SET EXERCISE –
Give the number of lines in this listing that contain the word "behind", and nothing else.

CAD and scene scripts

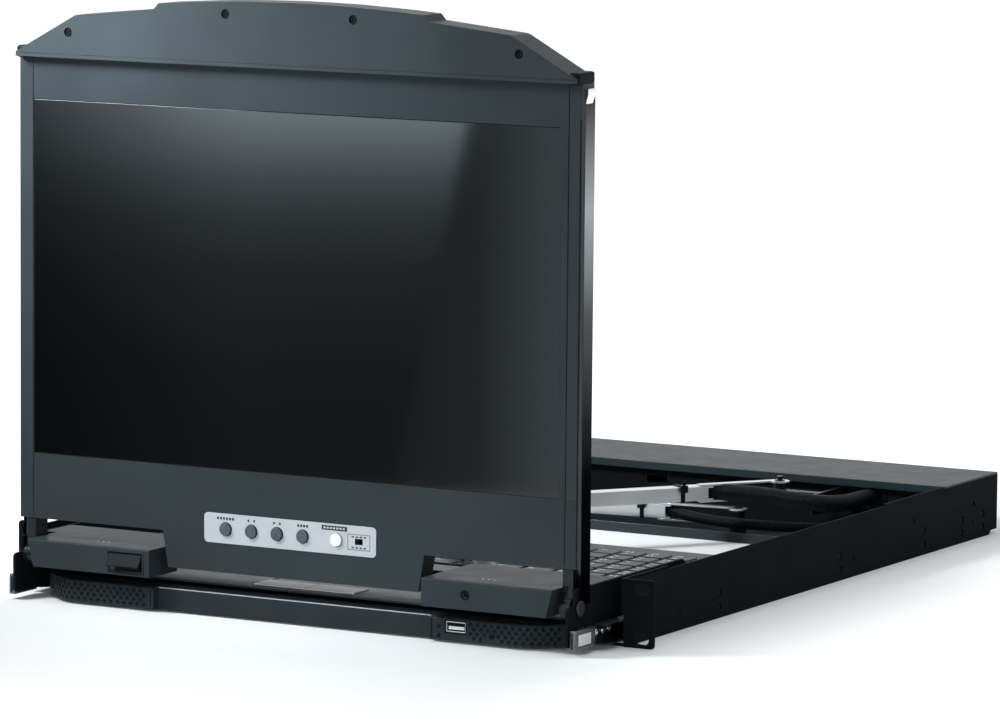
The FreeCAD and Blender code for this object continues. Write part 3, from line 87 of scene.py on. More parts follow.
# %% Load the CAD frame
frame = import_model()
NODES = frame["nodes"]
JOINTS = {joint["name"]: joint for joint in frame["record"]["behaviour"]["joints"]}
cad_box = [list(corner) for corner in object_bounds()]
MM = 0.001
FLOOR_Z = cad_box[0][2]
scene = bpy.context.scene
print("CAD box", cad_box)

# %% [markdown]
# ## Camera
# The drawer is seen from the right and a little above with a long lens, so its parallel edges stay
# almost parallel. The place is in the frame, and the turn is a heading, a tilt and a roll.

# %% Camera
scene.view_settings.view_transform = "Standard"
CAMERA_PLACE = Vector((1.944, -3.265, 0.617))
CAMERA_HEADING = 29.083
CAMERA_TILT = 90 - 7.051
CAMERA_ROLL = 0.529
camera = bpy.data.objects.new("camera", bpy.data.cameras.new("camera"))
scene.collection.objects.link(camera)
camera.matrix_world = (Matrix.Translation(CAMERA_PLACE)
                       @ Matrix.Rotation(math.radians(CAMERA_HEADING), 4, "Z")
                       @ Matrix.Rotation(math.radians(CAMERA_TILT), 4, "X")
                       @ Matrix.Rotation(math.radians(CAMERA_ROLL), 4, "Z"))
camera.data.sensor_width = 36.0
camera.data.lens = 211.94
camera.data.clip_end = 60.0
scene.camera = camera
print("camera at", tuple(CAMERA_PLACE))

# %% [markdown]
# ## Finishes
# Black equipment is never one flat colour: a powder coat is finely pebbled, moulded plastic has a
# spark-eroded texture and zinc plate has a brushed sheen. An image texture could do this, but a
# small node tree on Object coordinates needs no file and never stretches. A broad noise varies the
# colour and the roughness, and a fine one drives the bump.

# %% New material and noise
def new_material(name):
    """A material with its nodes, its links, its shader and its Object coordinates."""
    material = bpy.data.materials.new(name)
    material.use_nodes = True
    nodes, links = material.node_tree.nodes, material.node_tree.links
    place = nodes.new("ShaderNodeTexCoord").outputs["Object"]
    return material, nodes, links, nodes["Principled BSDF"], place


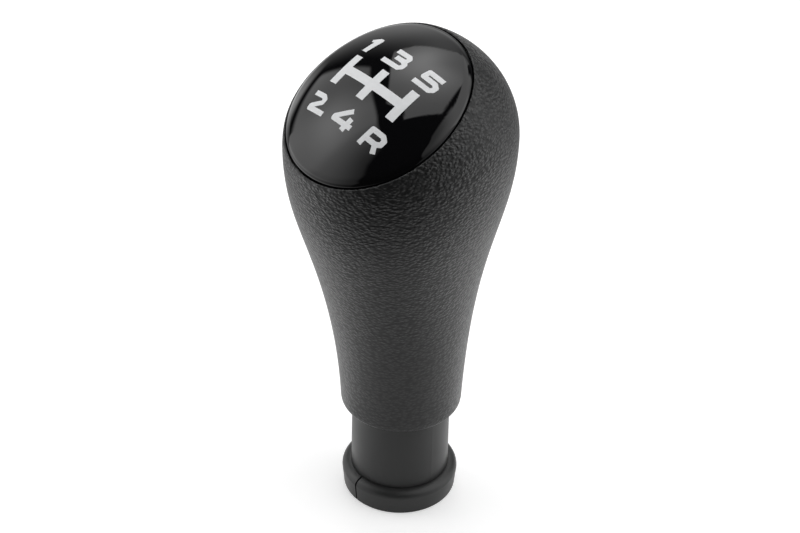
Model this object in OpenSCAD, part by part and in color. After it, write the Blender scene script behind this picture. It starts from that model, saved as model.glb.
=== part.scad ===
// Gear shift knob for a manual gearbox.
// A soft grip is moulded round a hard core. The core's lower end is the smooth collar tube,
// and a metal insert inside it takes the threaded end of the gear lever. A split ring at the
// foot of the collar holds the gaiter. A domed gloss cap is studded into the core's sloping
// head, and the shift pattern is set flush in the cap.
// The origin is the centre of the gaiter ring's bottom face. +Z runs up the lever, and
// +Y points forward in the car, so that the cap slopes down towards the driver at -Y.

/* [Grip] */
// Height of the grip's lower edge
grip_z = 24; // [21:0.5:28]
// Diameter of the grip at its lower edge
neck_d = 26.6; // [25.5:0.1:29]
// Rounding of the grip's lower edge
neck_round = 0.8; // [0.3:0.1:1.2]
// How far the neck's side leans out, which sets its taper
neck_flare = 2; // [1:0.1:3]
// How far up the neck keeps its own taper
neck_pull = 45; // [36:1:46]
// How far below the widest section the shoulder swells
shoulder_pull = 19; // [12:1:22]
// Width of the head across the car
head_w = 46; // [42:0.2:50]
// Length of the head along the car
head_l = 50.8; // [46:0.2:56]
// Height of the head's widest section
head_z = 93; // [88:0.5:96]
// Squareness of the head's section, where 2 is an ellipse
head_square = 2.05; // [2:0.05:2.6]
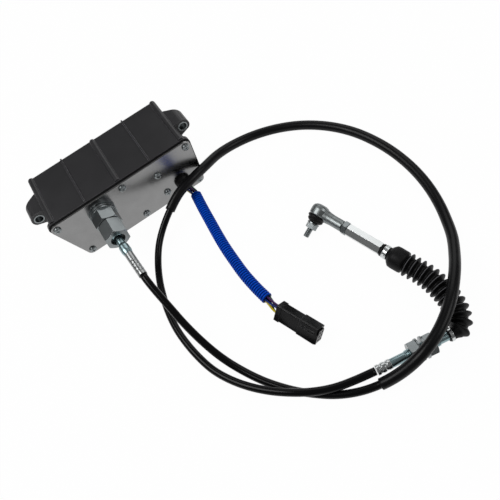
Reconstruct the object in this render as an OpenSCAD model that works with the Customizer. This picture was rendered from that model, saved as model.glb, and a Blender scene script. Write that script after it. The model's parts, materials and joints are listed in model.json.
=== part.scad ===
// Stepper motor actuator with a push-pull control cable and a plug lead.
// Millimetres. X runs along the housing, the cover plate faces -Y, +Z is up.
// The origin is under the middle of the housing and its cable gland, on the
// surface that everything lies on.

/* [Housing] */
// Width of the housing across its top
body_w = 158; // [130:1:165]
// Height of the flange and of the housing behind it
body_h = 68; // [60:1:80]
// Depth from the front of the cover plate to the back of the housing
body_d = 76; // [70:1:95]
// Thickness of the housing wall
wall = 3.2; // [2.4:0.1:4]
// How much the left side draws in towards the bottom
left_taper = 12; // [0:1:16]
// How much the right side draws in towards the bottom
right_taper = 3; // [0:1:10]
// Radius of the housing's long edges
edge_r = 3.5; // [2:0.5:8]
// Half of the width of the rounded stiffening ribs
rib_r = 3.3; // [2:0.1:4]
// How far the rounded ribs stand out
rib_h = 2; // [1:0.1:3]
// Distance from the side of the housing to the middle of an outer rounded rib
rib_inset = 3.3; // [3:0.1:12]
// Width of the thin mould ribs
thin_rib_w = 1.6; // [1:0.1:3]
// Height of the thin mould ribs
thin_rib_h = 1.4; // [0.5:0.1:2]

/* [Cover] */
// Thickness of the steel cover plate
plate_t = 2.5; // [1.5:0.1:4]
// Thickness of the gasket
gasket_t = 1.2; // [0.8:0.1:2]
// Thickness of the housing flange
flange_t = 4.3; // [3:0.1:6]
// Distance from the side of the housing to the outer cover screws
screw_inset = 3; // [1:0.5:6]
// Radius of the flange corners round the cover screws
flange_r = 7.5; // [6:0.25:10]
// Radius of the plate corners round the cover screws
plate_r = 6; // [4.5:0.25:8]
// Thread diameter of the cover screws
screw_d = 4; // [3:0.5:5]

/* [Ears] */
// Distance from the side of the housing to a mounting hole
ear_out = 8.5; // [7.5:0.25:14]
// Distance from the top of the housing down to the mounting holes
ear_drop = 9; // [8:0.5:16]
// Radius of an ear round its hole
ear_r = 8; // [7:0.25:11]
// Length of an ear along its hole
ear_len = 17; // [12:1:24]
// How much further back an ear reaches beside the housing
ear_root = 9.3; // [2:0.1:14]
// Distance from the front of the cover plate to the ears
ear_set = 28; // [20:1:36]
// Outer diameter of the steel bushes
bush_od = 11; // [9.5:0.1:13]
// Hole diameter of the steel bushes
bush_id = 8.5; // [6.5:0.1:9]

/* [Gland] */
// Distance from the middle of the housing to the cable gland
gland_x = -30.5; // [-36:0.5:-26]
// Distance from the top of the housing down to the cable gland
gland_drop = 19; // [17:0.5:23]
// How far the gland stands out of the plate
gland_len = 43; // [36:1:50]
// Thread diameter of the gland
gland_thread = 16; // [14:1:18]
// Size across the flats of the lock nut
gland_nut_af = 24; // [22:1:27]
// Size across the flats of the gland body
gland_body_af = 23; // [20:1:24]
// Diameter of the flange washer
gland_washer_d = 29; // [26:1:32]

/* [Gear train] */
// Gear module
gear_m = 1; // [1:0.05:1]
// Teeth of both small gears
small_n = 14; // [13:1:15]
// Teeth of both large gears
large_n = 42; // [40:1:42]
// Teeth of the gear that drives the rack
rack_gear_n = 16; // [14:2:18]
// Width of the geared part of a wheel
gear_w = 4; // [3:0.5:5]
// Half of the travel of the rack
stroke = 12; // [8:1:12]
// Diameter of the rack bar
rack_d = 8; // [7:0.5:8]
// Diameter of the stepping motor
motor_d = 35; // [28:1:38]
// Height of the stepping motor
motor_h = 19; // [16:1:23]

/* [Cable] */
// Outer diameter of the cable conduit
conduit_d = 7; // [5:0.5:7]
// Outer diameter of the protective sleeve on the cable
sleeve_d = 10.5; // [9:0.5:10.5]
// Diameter of the cable's end tubes
tube_d = 8; // [7:0.5:9]
// Thread diameter of the far tube
far_thread = 10; // [9:1:12]
// Size across the flats of the far lock nuts
far_nut_af = 18; // [16:1:18]

/* [Rod end] */
// Crest diameter of the bellows
bellows_d = 23; // [19:0.5:23]
// Number of folds of the bellows
folds = 14; // [10:1:14]
// Size across the flats of the adjuster
adjuster_af = 11; // [9:0.5:12]
// Length of the adjuster
adjuster_len = 37; // [30:1:38]
// Diameter of the ball
ball_d = 10; // [8:0.5:12]
// Thread diameter of the ball stud
stud_d = 6; // [5:0.5:6]
// Distance from the ball to the tip of its stud
stud_len = 27; // [24:0.5:27]

/* [Plug lead] */
// Outer diameter of the corrugated tube
loom_d = 11.7; // [9:0.1:11.7]
// Outer diameter of one wire
wire_d = 2; // [1.2:0.1:2.2]
// Length of the plug
plug_len = 44; // [38:1:50]
// Narrow width of the plug
plug_w = 12.2; // [11:0.1:14]
// Broad width of the plug
plug_h = 17; // [15:0.5:20]
// Diameter of the grommet in the cover plate
grommet_d = 17.6; // [14:0.1:20]

/* [Hidden] */
$fn = 48;

// Small gap of a press fit, and radial gap of a running fit
press_gap = 0.02;
run_gap = 0.05;
// Gap between loose neighbours
seat_gap = 0.3;

// Depths behind the front of the cover plate
face_y = -17.5;
gasket_at = plate_t;
flange_at = plate_t + gasket_t;
shell_at = flange_at + flange_t;

// Cover screws, counterclockwise seen from the front
row_low = flange_r;
row_high = body_h - flange_r;
screw_x = body_w / 2 - screw_inset;
screw_points = [[-screw_x + left_taper, row_low], [5, row_low], [screw_x - right_taper, row_low],
    [screw_x, row_high], [0, row_high], [-screw_x, row_high]];
corner_points = [screw_points[0], screw_points[2], screw_points[3], screw_points[5]];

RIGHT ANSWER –
3